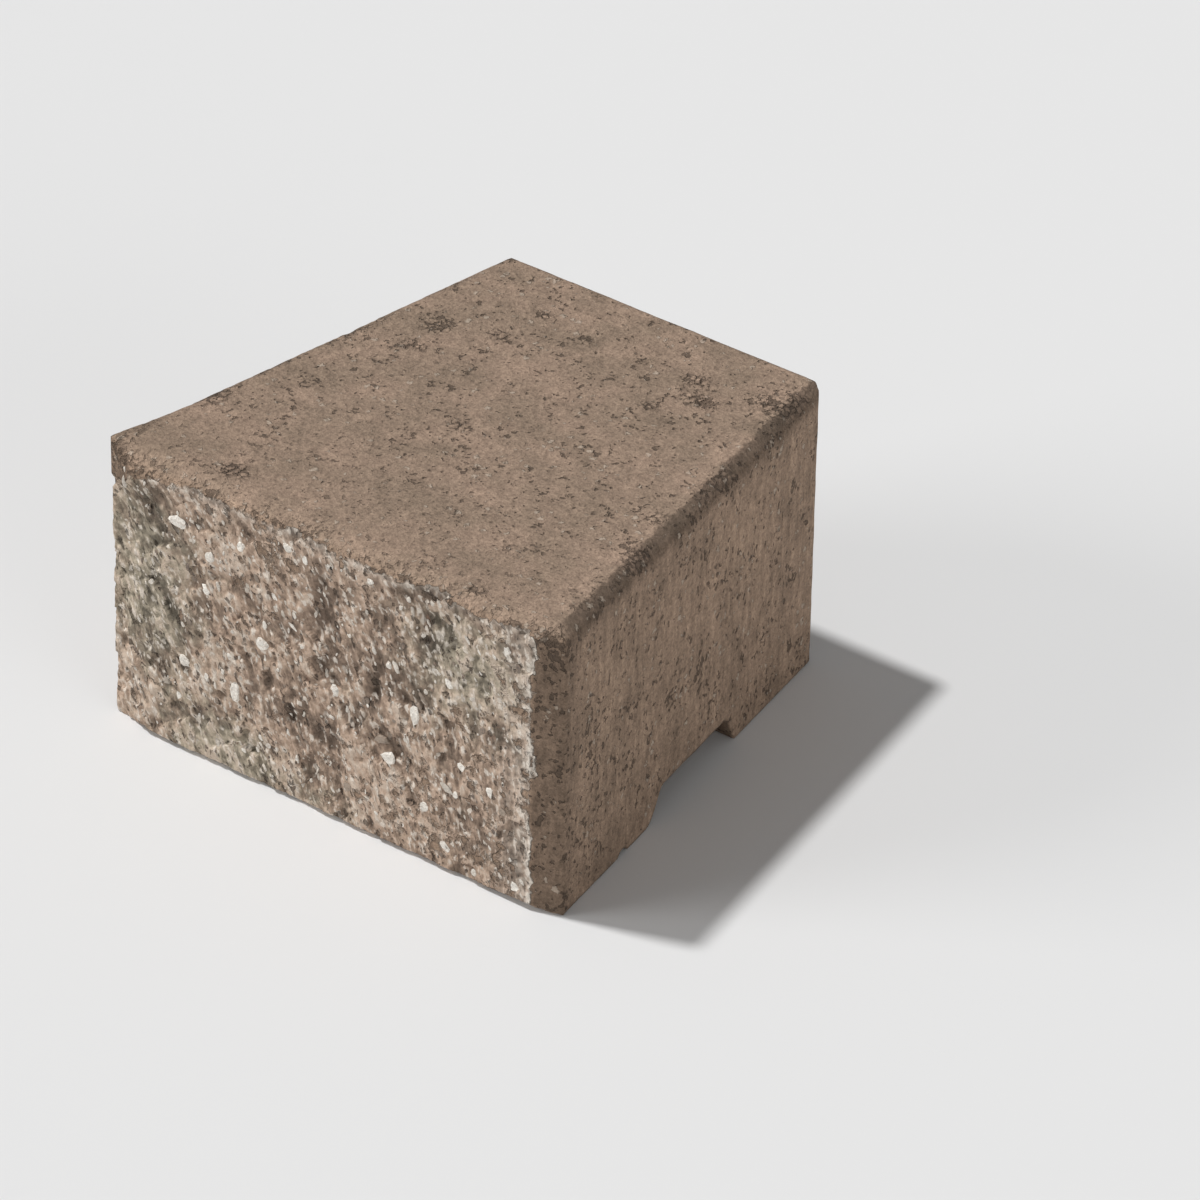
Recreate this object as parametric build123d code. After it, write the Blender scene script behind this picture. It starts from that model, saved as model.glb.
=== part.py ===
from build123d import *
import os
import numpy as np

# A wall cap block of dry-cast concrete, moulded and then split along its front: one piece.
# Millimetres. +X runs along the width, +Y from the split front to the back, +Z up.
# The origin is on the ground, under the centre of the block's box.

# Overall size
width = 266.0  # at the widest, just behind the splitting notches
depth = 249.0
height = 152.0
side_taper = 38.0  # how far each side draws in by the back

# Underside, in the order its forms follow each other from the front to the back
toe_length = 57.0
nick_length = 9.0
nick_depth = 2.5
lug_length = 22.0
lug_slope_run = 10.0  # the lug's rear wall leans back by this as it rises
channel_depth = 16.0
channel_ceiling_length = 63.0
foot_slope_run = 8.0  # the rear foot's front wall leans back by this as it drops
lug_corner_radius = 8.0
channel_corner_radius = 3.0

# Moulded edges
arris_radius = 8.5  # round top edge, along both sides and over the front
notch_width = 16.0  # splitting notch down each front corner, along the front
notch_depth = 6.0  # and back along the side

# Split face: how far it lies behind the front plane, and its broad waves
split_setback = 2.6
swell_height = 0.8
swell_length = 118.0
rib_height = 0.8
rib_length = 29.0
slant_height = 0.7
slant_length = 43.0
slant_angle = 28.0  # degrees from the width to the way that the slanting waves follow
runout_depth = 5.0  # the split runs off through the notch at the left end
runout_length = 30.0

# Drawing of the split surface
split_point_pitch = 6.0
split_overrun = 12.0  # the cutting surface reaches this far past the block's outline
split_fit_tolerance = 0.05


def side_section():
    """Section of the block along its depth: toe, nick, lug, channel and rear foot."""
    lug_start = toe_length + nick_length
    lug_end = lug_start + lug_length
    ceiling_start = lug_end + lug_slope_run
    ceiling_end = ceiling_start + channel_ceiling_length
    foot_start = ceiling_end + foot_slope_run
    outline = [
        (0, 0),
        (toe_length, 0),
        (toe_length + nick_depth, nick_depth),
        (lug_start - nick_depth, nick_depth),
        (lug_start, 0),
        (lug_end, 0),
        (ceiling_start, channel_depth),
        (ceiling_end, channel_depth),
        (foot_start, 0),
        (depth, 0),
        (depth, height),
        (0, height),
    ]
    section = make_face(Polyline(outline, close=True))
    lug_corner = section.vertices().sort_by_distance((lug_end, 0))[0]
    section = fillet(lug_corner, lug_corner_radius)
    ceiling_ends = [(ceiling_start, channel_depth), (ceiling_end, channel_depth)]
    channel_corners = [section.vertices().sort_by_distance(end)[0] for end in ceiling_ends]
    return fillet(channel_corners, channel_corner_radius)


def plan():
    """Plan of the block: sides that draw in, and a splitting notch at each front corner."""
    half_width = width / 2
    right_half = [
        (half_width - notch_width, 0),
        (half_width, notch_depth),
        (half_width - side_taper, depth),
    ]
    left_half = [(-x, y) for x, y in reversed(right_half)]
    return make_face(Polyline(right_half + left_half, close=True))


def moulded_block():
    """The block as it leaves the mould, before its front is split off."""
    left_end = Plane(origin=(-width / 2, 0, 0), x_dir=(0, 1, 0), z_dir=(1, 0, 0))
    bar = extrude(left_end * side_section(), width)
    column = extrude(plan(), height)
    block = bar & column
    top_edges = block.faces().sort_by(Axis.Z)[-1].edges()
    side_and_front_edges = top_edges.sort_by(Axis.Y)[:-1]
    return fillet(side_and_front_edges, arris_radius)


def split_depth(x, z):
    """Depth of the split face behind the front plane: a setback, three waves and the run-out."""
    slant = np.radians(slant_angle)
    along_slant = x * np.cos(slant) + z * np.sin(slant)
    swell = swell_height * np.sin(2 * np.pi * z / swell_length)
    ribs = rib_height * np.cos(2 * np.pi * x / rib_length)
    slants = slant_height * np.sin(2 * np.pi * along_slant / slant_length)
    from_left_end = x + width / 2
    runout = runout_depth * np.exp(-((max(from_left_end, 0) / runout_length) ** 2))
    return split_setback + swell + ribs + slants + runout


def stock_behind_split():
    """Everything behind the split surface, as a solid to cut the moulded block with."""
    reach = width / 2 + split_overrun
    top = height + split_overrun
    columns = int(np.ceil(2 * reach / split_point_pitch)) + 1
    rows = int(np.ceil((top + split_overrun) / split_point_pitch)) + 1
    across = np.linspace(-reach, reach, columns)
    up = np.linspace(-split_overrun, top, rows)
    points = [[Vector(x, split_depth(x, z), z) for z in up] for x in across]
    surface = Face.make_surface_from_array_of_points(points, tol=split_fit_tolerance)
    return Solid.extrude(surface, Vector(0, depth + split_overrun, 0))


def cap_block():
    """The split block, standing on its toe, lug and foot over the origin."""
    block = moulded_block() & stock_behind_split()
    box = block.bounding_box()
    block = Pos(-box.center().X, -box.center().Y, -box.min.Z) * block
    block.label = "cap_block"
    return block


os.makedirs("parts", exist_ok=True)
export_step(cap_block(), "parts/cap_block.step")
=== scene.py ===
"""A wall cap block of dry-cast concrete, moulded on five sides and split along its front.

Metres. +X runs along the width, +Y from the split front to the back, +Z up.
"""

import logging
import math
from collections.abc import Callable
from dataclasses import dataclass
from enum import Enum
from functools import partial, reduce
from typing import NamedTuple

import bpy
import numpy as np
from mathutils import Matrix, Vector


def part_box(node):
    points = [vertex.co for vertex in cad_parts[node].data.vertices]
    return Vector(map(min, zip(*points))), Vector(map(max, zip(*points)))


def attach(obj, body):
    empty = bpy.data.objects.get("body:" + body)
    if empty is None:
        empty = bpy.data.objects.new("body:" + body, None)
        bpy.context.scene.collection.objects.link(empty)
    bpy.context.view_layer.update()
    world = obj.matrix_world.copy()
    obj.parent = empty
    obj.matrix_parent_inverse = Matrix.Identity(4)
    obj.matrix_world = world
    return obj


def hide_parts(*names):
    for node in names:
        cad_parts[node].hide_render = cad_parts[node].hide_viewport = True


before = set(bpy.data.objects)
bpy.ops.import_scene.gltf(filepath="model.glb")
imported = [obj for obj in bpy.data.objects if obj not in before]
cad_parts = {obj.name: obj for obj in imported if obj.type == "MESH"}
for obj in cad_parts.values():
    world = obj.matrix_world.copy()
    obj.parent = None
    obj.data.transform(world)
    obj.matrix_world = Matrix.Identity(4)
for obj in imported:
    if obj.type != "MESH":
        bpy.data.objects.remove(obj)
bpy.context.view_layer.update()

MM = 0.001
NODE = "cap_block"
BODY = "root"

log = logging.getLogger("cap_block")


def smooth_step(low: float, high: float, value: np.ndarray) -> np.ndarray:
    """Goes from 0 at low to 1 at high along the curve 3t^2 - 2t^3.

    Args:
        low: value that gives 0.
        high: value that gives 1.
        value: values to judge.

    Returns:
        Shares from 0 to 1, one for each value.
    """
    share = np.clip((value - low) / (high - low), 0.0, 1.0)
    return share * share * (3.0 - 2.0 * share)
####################
Give an exact repetition of all the material.

» **Task response**:
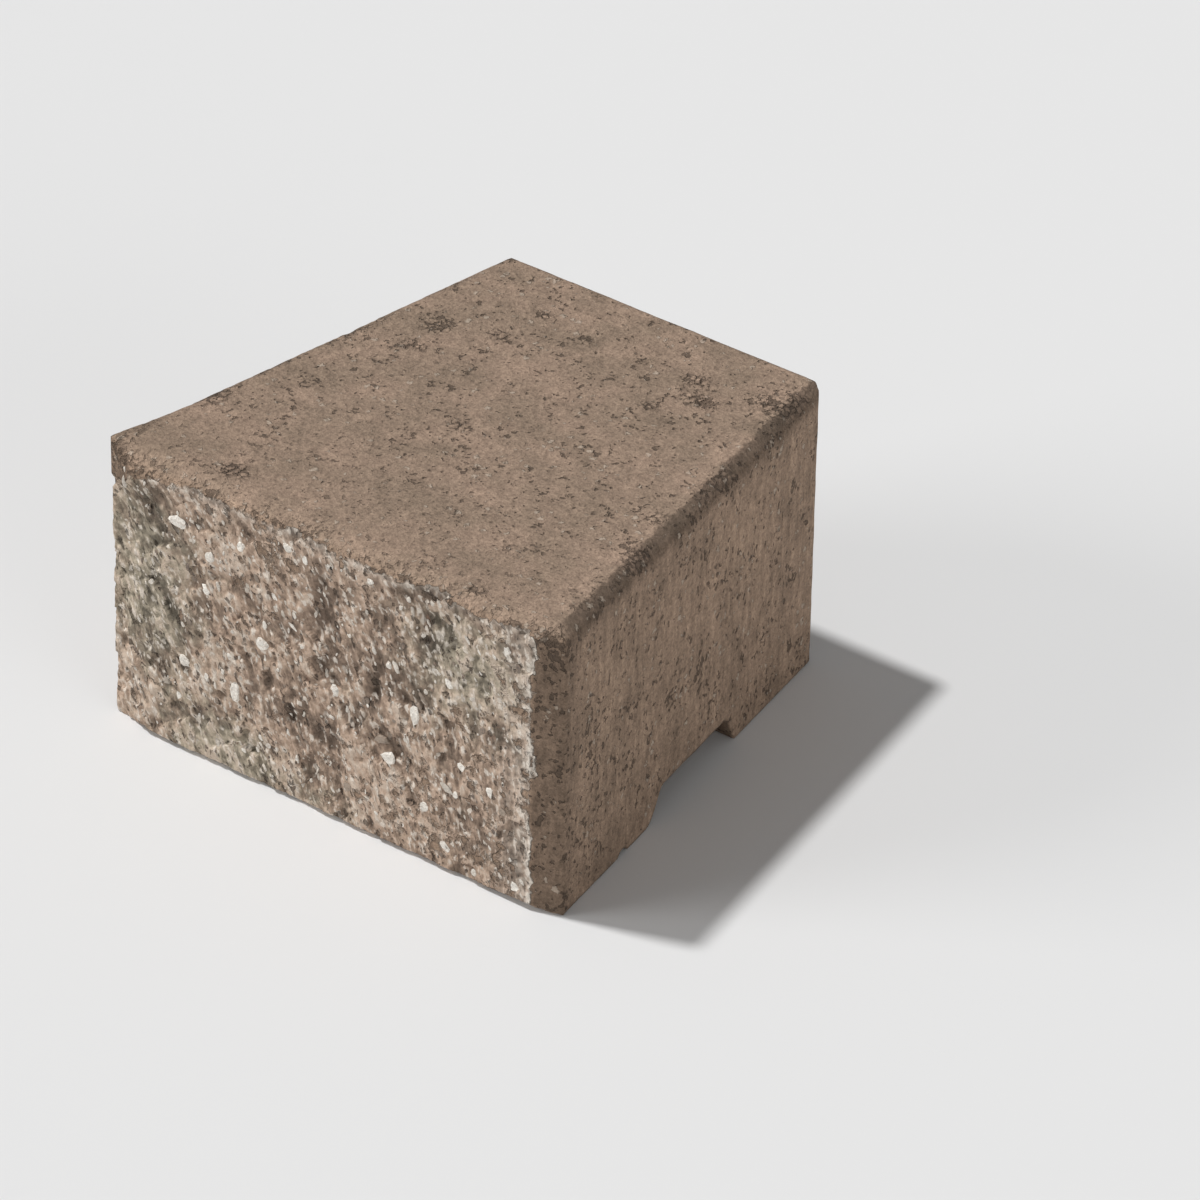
Recreate this object as parametric build123d code. After it, write the Blender scene script behind this picture. It starts from that model, saved as model.glb.
=== part.py ===
from build123d import *
import os
import numpy as np

# A wall cap block of dry-cast concrete, moulded and then split along its front: one piece.
# Millimetres. +X runs along the width, +Y from the split front to the back, +Z up.
# The origin is on the ground, under the centre of the block's box.

# Overall size
width = 266.0  # at the widest, just behind the splitting notches
depth = 249.0
height = 152.0
side_taper = 38.0  # how far each side draws in by the back

# Underside, in the order its forms follow each other from the front to the back
toe_length = 57.0
nick_length = 9.0
nick_depth = 2.5
lug_length = 22.0
lug_slope_run = 10.0  # the lug's rear wall leans back by this as it rises
channel_depth = 16.0
channel_ceiling_length = 63.0
foot_slope_run = 8.0  # the rear foot's front wall leans back by this as it drops
lug_corner_radius = 8.0
channel_corner_radius = 3.0

# Moulded edges
arris_radius = 8.5  # round top edge, along both sides and over the front
notch_width = 16.0  # splitting notch down each front corner, along the front
notch_depth = 6.0  # and back along the side

# Split face: how far it lies behind the front plane, and its broad waves
split_setback = 2.6
swell_height = 0.8
swell_length = 118.0
rib_height = 0.8
rib_length = 29.0
slant_height = 0.7
slant_length = 43.0
slant_angle = 28.0  # degrees from the width to the way that the slanting waves follow
runout_depth = 5.0  # the split runs off through the notch at the left end
runout_length = 30.0

# Drawing of the split surface
split_point_pitch = 6.0
split_overrun = 12.0  # the cutting surface reaches this far past the block's outline
split_fit_tolerance = 0.05


def side_section():
    """Section of the block along its depth: toe, nick, lug, channel and rear foot."""
    lug_start = toe_length + nick_length
    lug_end = lug_start + lug_length
    ceiling_start = lug_end + lug_slope_run
    ceiling_end = ceiling_start + channel_ceiling_length
    foot_start = ceiling_end + foot_slope_run
    outline = [
        (0, 0),
        (toe_length, 0),
        (toe_length + nick_depth, nick_depth),
        (lug_start - nick_depth, nick_depth),
        (lug_start, 0),
        (lug_end, 0),
        (ceiling_start, channel_depth),
        (ceiling_end, channel_depth),
        (foot_start, 0),
        (depth, 0),
        (depth, height),
        (0, height),
    ]
    section = make_face(Polyline(outline, close=True))
    lug_corner = section.vertices().sort_by_distance((lug_end, 0))[0]
    section = fillet(lug_corner, lug_corner_radius)
    ceiling_ends = [(ceiling_start, channel_depth), (ceiling_end, channel_depth)]
    channel_corners = [section.vertices().sort_by_distance(end)[0] for end in ceiling_ends]
    return fillet(channel_corners, channel_corner_radius)


def plan():
    """Plan of the block: sides that draw in, and a splitting notch at each front corner."""
    half_width = width / 2
    right_half = [
        (half_width - notch_width, 0),
        (half_width, notch_depth),
        (half_width - side_taper, depth),
    ]
    left_half = [(-x, y) for x, y in reversed(right_half)]
    return make_face(Polyline(right_half + left_half, close=True))


def moulded_block():
    """The block as it leaves the mould, before its front is split off."""
    left_end = Plane(origin=(-width / 2, 0, 0), x_dir=(0, 1, 0), z_dir=(1, 0, 0))
    bar = extrude(left_end * side_section(), width)
    column = extrude(plan(), height)
    block = bar & column
    top_edges = block.faces().sort_by(Axis.Z)[-1].edges()
    side_and_front_edges = top_edges.sort_by(Axis.Y)[:-1]
    return fillet(side_and_front_edges, arris_radius)


def split_depth(x, z):
    """Depth of the split face behind the front plane: a setback, three waves and the run-out."""
    slant = np.radians(slant_angle)
    along_slant = x * np.cos(slant) + z * np.sin(slant)
    swell = swell_height * np.sin(2 * np.pi * z / swell_length)
    ribs = rib_height * np.cos(2 * np.pi * x / rib_length)
    slants = slant_height * np.sin(2 * np.pi * along_slant / slant_length)
    from_left_end = x + width / 2
    runout = runout_depth * np.exp(-((max(from_left_end, 0) / runout_length) ** 2))
    return split_setback + swell + ribs + slants + runout


def stock_behind_split():
    """Everything behind the split surface, as a solid to cut the moulded block with."""
    reach = width / 2 + split_overrun
    top = height + split_overrun
    columns = int(np.ceil(2 * reach / split_point_pitch)) + 1
    rows = int(np.ceil((top + split_overrun) / split_point_pitch)) + 1
    across = np.linspace(-reach, reach, columns)
    up = np.linspace(-split_overrun, top, rows)
    points = [[Vector(x, split_depth(x, z), z) for z in up] for x in across]
    surface = Face.make_surface_from_array_of_points(points, tol=split_fit_tolerance)
    return Solid.extrude(surface, Vector(0, depth + split_overrun, 0))


def cap_block():
    """The split block, standing on its toe, lug and foot over the origin."""
    block = moulded_block() & stock_behind_split()
    box = block.bounding_box()
    block = Pos(-box.center().X, -box.center().Y, -box.min.Z) * block
    block.label = "cap_block"
    return block


os.makedirs("parts", exist_ok=True)
export_step(cap_block(), "parts/cap_block.step")
=== scene.py ===
"""A wall cap block of dry-cast concrete, moulded on five sides and split along its front.

Metres. +X runs along the width, +Y from the split front to the back, +Z up.
"""

import logging
import math
from collections.abc import Callable
from dataclasses import dataclass
from enum import Enum
from functools import partial, reduce
from typing import NamedTuple

import bpy
import numpy as np
from mathutils import Matrix, Vector


def part_box(node):
    points = [vertex.co for vertex in cad_parts[node].data.vertices]
    return Vector(map(min, zip(*points))), Vector(map(max, zip(*points)))


def attach(obj, body):
    empty = bpy.data.objects.get("body:" + body)
    if empty is None:
        empty = bpy.data.objects.new("body:" + body, None)
        bpy.context.scene.collection.objects.link(empty)
    bpy.context.view_layer.update()
    world = obj.matrix_world.copy()
    obj.parent = empty
    obj.matrix_parent_inverse = Matrix.Identity(4)
    obj.matrix_world = world
    return obj


def hide_parts(*names):
    for node in names:
        cad_parts[node].hide_render = cad_parts[node].hide_viewport = True


before = set(bpy.data.objects)
bpy.ops.import_scene.gltf(filepath="model.glb")
imported = [obj for obj in bpy.data.objects if obj not in before]
cad_parts = {obj.name: obj for obj in imported if obj.type == "MESH"}
for obj in cad_parts.values():
    world = obj.matrix_world.copy()
    obj.parent = None
    obj.data.transform(world)
    obj.matrix_world = Matrix.Identity(4)
for obj in imported:
    if obj.type != "MESH":
        bpy.data.objects.remove(obj)
bpy.context.view_layer.update()

MM = 0.001
NODE = "cap_block"
BODY = "root"

log = logging.getLogger("cap_block")


def smooth_step(low: float, high: float, value: np.ndarray) -> np.ndarray:
    """Goes from 0 at low to 1 at high along the curve 3t^2 - 2t^3.

    Args:
        low: value that gives 0.
        high: value that gives 1.
        value: values to judge.

    Returns:
        Shares from 0 to 1, one for each value.
    """
    share = np.clip((value - low) / (high - low), 0.0, 1.0)
    return share * share * (3.0 - 2.0 * share)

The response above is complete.